The most common bad habits include:

  • Staleness of imagery

  • Lack of precision

Bad writers either 

  • have a meaning and cannot express it, 

  • inadvertently say something they don’t mean, or

  • don’t care whether their words mean anything or not

Here are some common mistakes of bad writers. Bad writers use:

  • Dying metaphors ⇒ The sole aim of a metaphor is to produce a visual image. A newly invented metaphor assists thought by evoking a visual image  and a “dead” metaphor has reverted to being an ordinary word with known meaning. BUT ⇒ Between these new and dead metaphors, there is a huge dump of “dying” metaphors which are lazy and often misused.

  • Operators or verbal false limbs ⇒ This is another example of laziness. Instead of using simple verbs and nouns, the writer unnecessarily adds extra syllables and words to each sentence. 

  • Pretentious diction ⇒ It is often easier to make up words or use Latin or Greek words than to identify the English words that will cover one's meaning. 

  • Meaningless words ⇒ In certain types of writing (e.g. political writing, art criticism, etc.).  Words of this kind are often used in an intentional, dishonest way — I.e. The writer has a private definition, but allows the reader to think he means something different. 

The attraction of this “bad” approach to writing is that it is easy.

A good writer asks himself good questions

A good writer will ask himself:

  1. What am I trying to say? 

  2. What words will express it? 

  3. What image or idiom will make it clearer? 

  4. Is this image fresh enough to have an effect? 

  5. Could I put it more shortly? 

  6. Have I said anything that is avoidably ugly? 

All issues are political issues.

To achieve political conformity, you often must be insincere. Insincerity is the enemy of clear language.

When there is a gap between your real aim and your declared aim, you often turn to meaningless language (“long words and exhausted idioms”) ⇒ your thoughts corrupt your language.

This a vicious cause and effect cycle ⇒ If thought corrupts language, language can also corrupt thought. 

Bad language spreads by tradition and imitation ⇒ this can only be prevented if you’re constantly on guard. 

The solution

Change your own habits and guard against political (bad) writing.

Solution ⇒ Let the meaning choose the word, not the other way around:

  1. Put off using words and get your meaning as clear as possible through images and sensation

  2. Choose words that will best cover the meaning

  3. Think about what impressions the words are likely to make on another person and optimize them

  4. Check your final words against the following rules:

    • “Never use a metaphor, simile, or other figure of speech which you are used to seeing in print.”
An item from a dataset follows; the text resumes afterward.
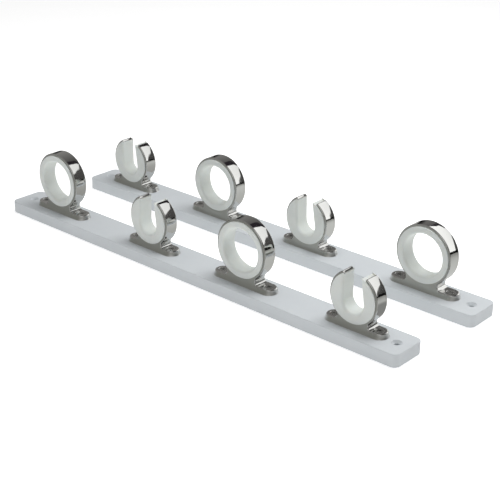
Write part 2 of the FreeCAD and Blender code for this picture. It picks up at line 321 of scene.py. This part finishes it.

    • “Never use a long word where a short one will do.”

    • “If it is possible to cut a word out, always cut it out.”

    • “Never use the passive where you can use the active.”

    • “Never use a foreign phrase, a scientific word, or a jargon word if you can think of an everyday English equivalent.”

    • “Break any of these rules sooner than say anything outright barbarous.”